┌────────

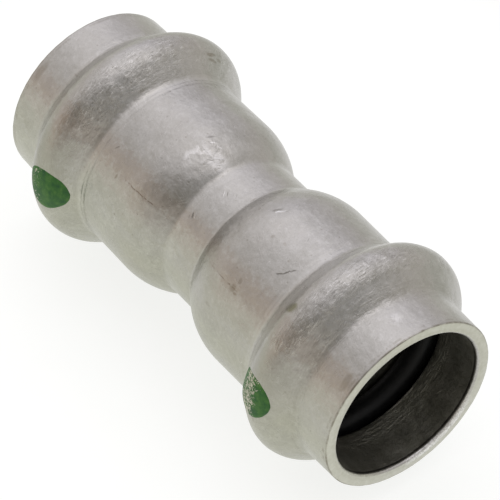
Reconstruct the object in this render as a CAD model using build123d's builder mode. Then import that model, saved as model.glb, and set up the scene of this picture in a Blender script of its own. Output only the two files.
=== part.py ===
"""Press-fit pipe coupling for 22 mm stainless tube: one formed tube body with two
sealing beads, two sealing rings inside them and two painted marker dots.

Millimetres. The pipe axis is X, +Z is up, and the origin is the middle of the
fitting on the pipe axis. The _a pieces are on the +X end, the _b pieces on the -X end.
"""

import os
from math import asin, atan2, cos, hypot, radians, sin, sqrt

from build123d import *

os.makedirs("parts", exist_ok=True)

# ---- driving dimensions, mm ------------------------------------------------
half_length = 34.5        # middle of the fitting to each rim

# lips (the plain ends outside the beads)
rim_outer_radius = 12.90
lip_base_radius = 13.05   # lip outer radius where it meets the bead
bore_radius = 11.15       # both the lip bore and the guide bore behind the bead
rim_outer_round = 0.18
rim_inner_round = 0.42

# beads that hold the sealing rings
bead_centre = 23.64
bead_crest_radius = 16.33
bead_crown_round = 3.48
bead_half_base = 4.80     # middle of the bead to the corner where its flank meets the wall
bead_root_round = 1.55
chamber_crest_radius = 14.60
chamber_crown_round = 1.95
chamber_half_base = 3.86
chamber_mouth_round = 0.90

# body between the bead and the waist
body_radius_bead_side = 13.03
body_radius_dome_side = 13.14
clamp_mark_centre = 17.75  # shallow ring pressed in beside the bead root
clamp_mark_depth = 0.07
clamp_mark_half_width = 0.30
dome_end = 9.94           # where the dome meets the straight part of the body
dome_height = 12.31       # half axes of the dome's elliptical arc
dome_reach = 11.64

# waist in the middle, whose shoulders stop the tubes
waist_radius = 10.74
waist_half_width = 3.04
waist_crease_round = 1.20
waist_bore_radius = 9.05
waist_bore_half_width = 3.30
waist_bore_edge_round = 0.90
guide_end = 9.90          # inner end of the straight guide bore
inner_dome_reach = 8.60

# sealing rings
ring_cord_radius = 1.775
ring_centre_radius = chamber_crest_radius - ring_cord_radius - 0.005

# unpressed-joint leak path: a small local swelling of the bead's body-side flank under
# each dot, with a matching recess inside. Angles are about +X, from +Y towards +Z.
leak_angle_a = 176.0
leak_angle_b = 176.0
swell_x = 22.30           # centre of the swelling's egg shape, measured from the middle
swell_r = 13.60
swell_round = 2.40        # its radius across the bead
swell_reach = 4.20        # its half length round the bead
recess_x = 22.00
recess_r = 10.90
recess_round = 2.25
recess_reach = 3.00

# marker dots, dabbed on radially over the bead crest
dot_angle_a = 171.5
dot_angle_b = 176.0
dot_x_a = 22.95
dot_x_b = 22.65
dot_half_axial = 3.10
dot_half_round = 3.30
dot_thickness = 0.10


def flank_tangent(corner_x, corner_r, centre_x, centre_r, round_r):
    """Point where the straight from a base corner touches the crown circle."""
    dx, dr = centre_x - corner_x, centre_r - corner_r
    span = hypot(dx, dr)
    lean = asin(round_r / span)
    turn = lean if dx > 0 else -lean
    heading = atan2(dr, dx) + turn
    length = sqrt(span * span - round_r * round_r)
    return corner_x + length * cos(heading), corner_r + length * sin(heading)


# ---- outer profile of one half, from the middle to the rim ------------------
crown_centre_r = bead_crest_radius - bead_crown_round
out_in = flank_tangent(bead_centre - bead_half_base, body_radius_bead_side,
                       bead_centre, crown_centre_r, bead_crown_round)
out_out = flank_tangent(bead_centre + bead_half_base, lip_base_radius,
                        bead_centre, crown_centre_r, bead_crown_round)
chamber_centre_r = chamber_crest_radius - chamber_crown_round
in_in = flank_tangent(bead_centre - chamber_half_base, bore_radius,
                      bead_centre, chamber_centre_r, chamber_crown_round)
in_out = flank_tangent(bead_centre + chamber_half_base, bore_radius,
                       bead_centre, chamber_centre_r, chamber_crown_round)


def dome_points(x_start, x_end, top_r, height, reach, steps):
    """Points on an elliptical arc whose top is at x_end, radius top_r."""
    points = []
    for i in range(steps + 1):
        x = x_start + (x_end - x_start) * i / steps
        drop = (x_end - x) / reach
        points.append((x, top_r - height + height * sqrt(1 - drop * drop)))
    return points


def body_radius(x):
    share = (x - dome_end) / (bead_centre - bead_half_base - dome_end)
    return body_radius_dome_side + share * (body_radius_bead_side - body_radius_dome_side)


outer_dome = dome_points(waist_half_width, dome_end, body_radius_dome_side,
                         dome_height, dome_reach, 6)
outer_dome[0] = (waist_half_width, waist_radius)
# inner shoulder, from the waist bore up to the guide bore; a tube's end stops on it
inner_height = (bore_radius - waist_bore_radius) / (
    1 - sqrt(1 - ((guide_end - waist_bore_half_width) / inner_dome_reach) ** 2))
inner_dome = dome_points(waist_bore_half_width, guide_end, bore_radius,
                         inner_height, inner_dome_reach, 6)
inner_dome[0] = (waist_bore_half_width, waist_bore_radius)

def radial_plane(angle):
    """Plane through the pipe axis whose local x is +X and local y points out at angle."""
    a = radians(angle)
    return Plane(origin=(0, 0, 0), x_dir=(1, 0, 0), z_dir=(0, -sin(a), cos(a)))


def round_the_bead(angle):
    a = radians(angle)
    return (0, -sin(a), cos(a))


def at(x, r, angle):
    a = radians(angle)
    return (x, r * cos(a), r * sin(a))


# ---- shapes that form the leak path ------------------------------------------
def egg_plane(x, r, angle):
    return Plane(origin=at(x, r, angle), x_dir=round_the_bead(angle), z_dir=(1, 0, 0))


def egg_axis(x, r, angle):
    return Axis(at(x, r, angle), round_the_bead(angle))


# the band of wall that the outer swelling may grow from
lean = atan2(out_in[1] - body_radius_bead_side, out_in[0] - (bead_centre - bead_half_base))
root = 0.9  # how deep in the wall the swelling is rooted
keep_low = (out_in[0] - 3.4 * cos(lean) + root * sin(lean), out_in[1] - 3.4 * sin(lean) - root * cos(lean))
keep_high = (out_in[0] + 2.6 * cos(lean) + root * sin(lean), out_in[1] + 2.6 * sin(lean) - root * cos(lean))
keep_outline = [keep_low, keep_high,
                (keep_high[0] - 3.0 * sin(lean), keep_high[1] + 3.0 * cos(lean)),
                (keep_low[0] - 3.0 * sin(lean), keep_low[1] + 3.0 * cos(lean))]


def egg(side, angle, x, r, half_round, reach, trimmed):
    """Egg shape lying round the bead; trimmed, only the part above the keep line stays."""
    with BuildPart() as shape:
        with BuildSketch(egg_plane(side * x, r, angle)):
            with BuildLine():
                EllipticalCenterArc((0, 0), reach, half_round, start_angle=0, arc_size=180)
                Line((-reach, 0), (reach, 0))
            make_face()
        revolve(axis=egg_axis(side * x, r, angle))
        if trimmed:
            with BuildSketch(radial_plane(angle - 25)):
                with BuildLine():
                    Polyline(*[(side * px, pr) for px, pr in keep_outline], close=True)
                make_face()
            revolve(axis=Axis.X, revolution_arc=50, mode=Mode.INTERSECT)
    return shape.part


swell_shape_a = egg(1, leak_angle_a, swell_x, swell_r, swell_round, swell_reach, True)
swell_shape_b = egg(-1, leak_angle_b, swell_x, swell_r, swell_round, swell_reach, True)
recess_shape_a = egg(1, leak_angle_a, recess_x, recess_r, recess_round, recess_reach, False)
recess_shape_b = egg(-1, leak_angle_b, recess_x, recess_r, recess_round, recess_reach, False)

# ---- the body ----------------------------------------------------------------
with BuildPart() as fitting_body:
    with BuildSketch(Plane.XY) as wall:
        with BuildLine() as outline:
            # outer skin, middle to rim
            l1 = Line((0, waist_radius), (waist_half_width, waist_radius))
            l2 = Spline(*outer_dome, tangents=[
                (1, (outer_dome[1][1] - outer_dome[0][1]) / (outer_dome[1][0] - outer_dome[0][0]) * 1.09),
                (1, 0)])
            m0 = clamp_mark_centre - clamp_mark_half_width
            m1 = clamp_mark_centre
            m2 = clamp_mark_centre + clamp_mark_half_width
            l3 = Line(outer_dome[-1], (m0, body_radius(m0)))
            l4 = ThreePointArc((m0, body_radius(m0)),
                               (m1, body_radius(m1) - clamp_mark_depth),
                               (m2, body_radius(m2)))
            root_in = (bead_centre - bead_half_base, body_radius_bead_side)
            l5 = Polyline((m2, body_radius(m2)), root_in, out_in)
            l6 = ThreePointArc(out_in, (bead_centre, bead_crest_radius), out_out)
            root_out = (bead_centre + bead_half_base, lip_base_radius)
            l7 = Polyline(out_out, root_out, (half_length, rim_outer_radius),
                          (half_length, bore_radius),
                          (bead_centre + chamber_half_base, bore_radius), in_out)
            l8 = ThreePointArc(in_out, (bead_centre, chamber_crest_radius), in_in)
            l9 = Polyline(in_in, (bead_centre - chamber_half_base, bore_radius),
                          inner_dome[-1])
            l10 = Spline(*reversed(inner_dome), tangents=[
                (-1, 0),
                (-1, -(inner_dome[1][1] - inner_dome[0][1]) / (inner_dome[1][0] - inner_dome[0][0]) * 1.12)])
            l11 = Polyline(inner_dome[0], (0, waist_bore_radius), (0, waist_radius))
        make_face()

        def corner(x, r):
            return wall.vertices().sort_by_distance((x, r, 0))[0]

        fillet([corner(*root_in), corner(*root_out)], bead_root_round)
        fillet([corner(bead_centre + chamber_half_base, bore_radius),
                corner(bead_centre - chamber_half_base, bore_radius)], chamber_mouth_round)
        fillet(corner(half_length, rim_outer_radius), rim_outer_round)
        fillet(corner(half_length, bore_radius), rim_inner_round)
        fillet(corner(waist_half_width, waist_radius), waist_crease_round)
        fillet(corner(waist_bore_half_width, waist_bore_radius), waist_bore_edge_round)
        mirror(about=Plane.YZ)
    revolve(axis=Axis.X)
    add(swell_shape_a)
    add(swell_shape_b)
    add(recess_shape_a, mode=Mode.SUBTRACT)
    add(recess_shape_b, mode=Mode.SUBTRACT)
fitting_body.part.label = "fitting_body"
export_step(fitting_body.part, "parts/fitting_body.step")

# ---- sealing rings -------------------------------------------------------------
with BuildPart() as sealing_ring_a:
    with BuildSketch(Plane.XY):
        with Locations((bead_centre, ring_centre_radius)):
            Circle(ring_cord_radius)
    revolve(axis=Axis.X)
sealing_ring_a.part.label = "sealing_ring_a"
export_step(sealing_ring_a.part, "parts/sealing_ring_a.step")

with BuildPart() as sealing_ring_b:
    with BuildSketch(Plane.XY):
        with Locations((-bead_centre, ring_centre_radius)):
            Circle(ring_cord_radius)
    revolve(axis=Axis.X)
sealing_ring_b.part.label = "sealing_ring_b"
export_step(sealing_ring_b.part, "parts/sealing_ring_b.step")

# ---- marker dots ----------------------------------------------------------------
# a thin skin over the bead, from a little inside the wall to the paint's own thickness
t = dot_thickness
skin_depth = 0.5
skin_low = (out_in[0] - 2.0 * cos(lean), out_in[1] - 2.0 * sin(lean))
lean_out = atan2(out_out[1] - lip_base_radius, (bead_centre + bead_half_base) - out_out[0])
skin_far = (out_out[0] + 2.0 * cos(lean_out), out_out[1] - 2.0 * sin(lean_out))


def skin_outline(d):
    """Bead profile moved out by d: flank, crown and flank."""
    a = (skin_low[0] - d * sin(lean), skin_low[1] + d * cos(lean))
    b = (out_in[0] - d * sin(lean), out_in[1] + d * cos(lean))
    c = (bead_centre, bead_crest_radius + d)
    e = (out_out[0] + d * sin(lean_out), out_out[1] + d * cos(lean_out))
    f = (skin_far[0] + d * sin(lean_out), skin_far[1] + d * cos(lean_out))
    return a, b, c, e, f


def bead_skin(side, angle):
    """Sector of skin over one bead, from inside the wall to the paint's outer face."""
    low = [(side * px, pr) for px, pr in skin_outline(-skin_depth)]
    high = [(side * px, pr) for px, pr in skin_outline(t)]
    with BuildPart() as skin:
        with BuildSketch(radial_plane(angle - 22)):
            with BuildLine():
                Line(low[0], low[1])
                ThreePointArc(low[1], low[2], low[3])
                Polyline(low[3], low[4], high[4], high[3])
                ThreePointArc(high[3], high[2], high[1])
                Polyline(high[1], high[0], low[0])
            make_face()
        revolve(axis=Axis.X, revolution_arc=44)
    return skin.part


def dab_plane(x, angle):
    a = radians(angle)
    return Plane(origin=at(x, 10.0, angle), x_dir=(1, 0, 0), z_dir=(0, cos(a), sin(a)))


paint_shape_a = bead_skin(1, dot_angle_a) + egg(
    1, leak_angle_a, swell_x, swell_r, swell_round + t, swell_reach + t, True)
paint_shape_b = bead_skin(-1, dot_angle_b) + egg(
    -1, leak_angle_b, swell_x, swell_r, swell_round + t, swell_reach + t, True)

with BuildPart() as marker_dot_a:
    with BuildSketch(dab_plane(dot_x_a, dot_angle_a)):
        Ellipse(dot_half_axial, dot_half_round)
    extrude(amount=8)
    add(paint_shape_a, mode=Mode.INTERSECT)
    add(fitting_body.part, mode=Mode.SUBTRACT)
marker_dot_a.part.label = "marker_dot_a"
export_step(marker_dot_a.part, "parts/marker_dot_a.step")

with BuildPart() as marker_dot_b:
    with BuildSketch(dab_plane(-dot_x_b, dot_angle_b)):
        Ellipse(dot_half_axial, dot_half_round)
    extrude(amount=8)
    add(paint_shape_b, mode=Mode.INTERSECT)
    add(fitting_body.part, mode=Mode.SUBTRACT)
marker_dot_b.part.label = "marker_dot_b"
export_step(marker_dot_b.part, "parts/marker_dot_b.step")
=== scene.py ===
import math

import bpy
import numpy as np
from mathutils import Matrix, Vector


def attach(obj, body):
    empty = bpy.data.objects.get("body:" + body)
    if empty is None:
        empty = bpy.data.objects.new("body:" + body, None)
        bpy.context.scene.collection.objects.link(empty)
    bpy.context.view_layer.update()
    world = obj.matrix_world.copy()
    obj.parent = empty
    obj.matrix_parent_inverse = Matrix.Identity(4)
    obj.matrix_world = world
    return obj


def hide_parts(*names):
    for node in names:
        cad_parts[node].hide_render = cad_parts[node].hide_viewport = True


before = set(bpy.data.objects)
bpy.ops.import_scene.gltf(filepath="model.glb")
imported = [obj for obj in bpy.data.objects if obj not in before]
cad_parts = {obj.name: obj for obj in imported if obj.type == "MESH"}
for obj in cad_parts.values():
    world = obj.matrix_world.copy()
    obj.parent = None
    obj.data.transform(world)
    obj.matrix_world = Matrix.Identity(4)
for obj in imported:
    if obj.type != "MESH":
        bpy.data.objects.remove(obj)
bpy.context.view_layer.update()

MM = 0.001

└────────

### [The request]
Take the line containing "paint_shape_b = bead_skin(-1, dot_angle_b)" and the line containing "imported = [obj". Write out both and all lines between, exactly, and nothing more.

### [Correct answer]
paint_shape_b = bead_skin(-1, dot_angle_b) + egg(
    -1, leak_angle_b, swell_x, swell_r, swell_round + t, swell_reach + t, True)

with BuildPart() as marker_dot_a:
    with BuildSketch(dab_plane(dot_x_a, dot_angle_a)):
        Ellipse(dot_half_axial, dot_half_round)
    extrude(amount=8)
    add(paint_shape_a, mode=Mode.INTERSECT)
    add(fitting_body.part, mode=Mode.SUBTRACT)
marker_dot_a.part.label = "marker_dot_a"
export_step(marker_dot_a.part, "parts/marker_dot_a.step")

with BuildPart() as marker_dot_b:
    with BuildSketch(dab_plane(-dot_x_b, dot_angle_b)):
        Ellipse(dot_half_axial, dot_half_round)
    extrude(amount=8)
    add(paint_shape_b, mode=Mode.INTERSECT)
    add(fitting_body.part, mode=Mode.SUBTRACT)
marker_dot_b.part.label = "marker_dot_b"
export_step(marker_dot_b.part, "parts/marker_dot_b.step")
=== scene.py ===
import math

import bpy
import numpy as np
from mathutils import Matrix, Vector


def attach(obj, body):
    empty = bpy.data.objects.get("body:" + body)
    if empty is None:
        empty = bpy.data.objects.new("body:" + body, None)
        bpy.context.scene.collection.objects.link(empty)
    bpy.context.view_layer.update()
    world = obj.matrix_world.copy()
    obj.parent = empty
    obj.matrix_parent_inverse = Matrix.Identity(4)
    obj.matrix_world = world
    return obj


def hide_parts(*names):
    for node in names:
        cad_parts[node].hide_render = cad_parts[node].hide_viewport = True


before = set(bpy.data.objects)
bpy.ops.import_scene.gltf(filepath="model.glb")
imported = [obj for obj in bpy.data.objects if obj not in before]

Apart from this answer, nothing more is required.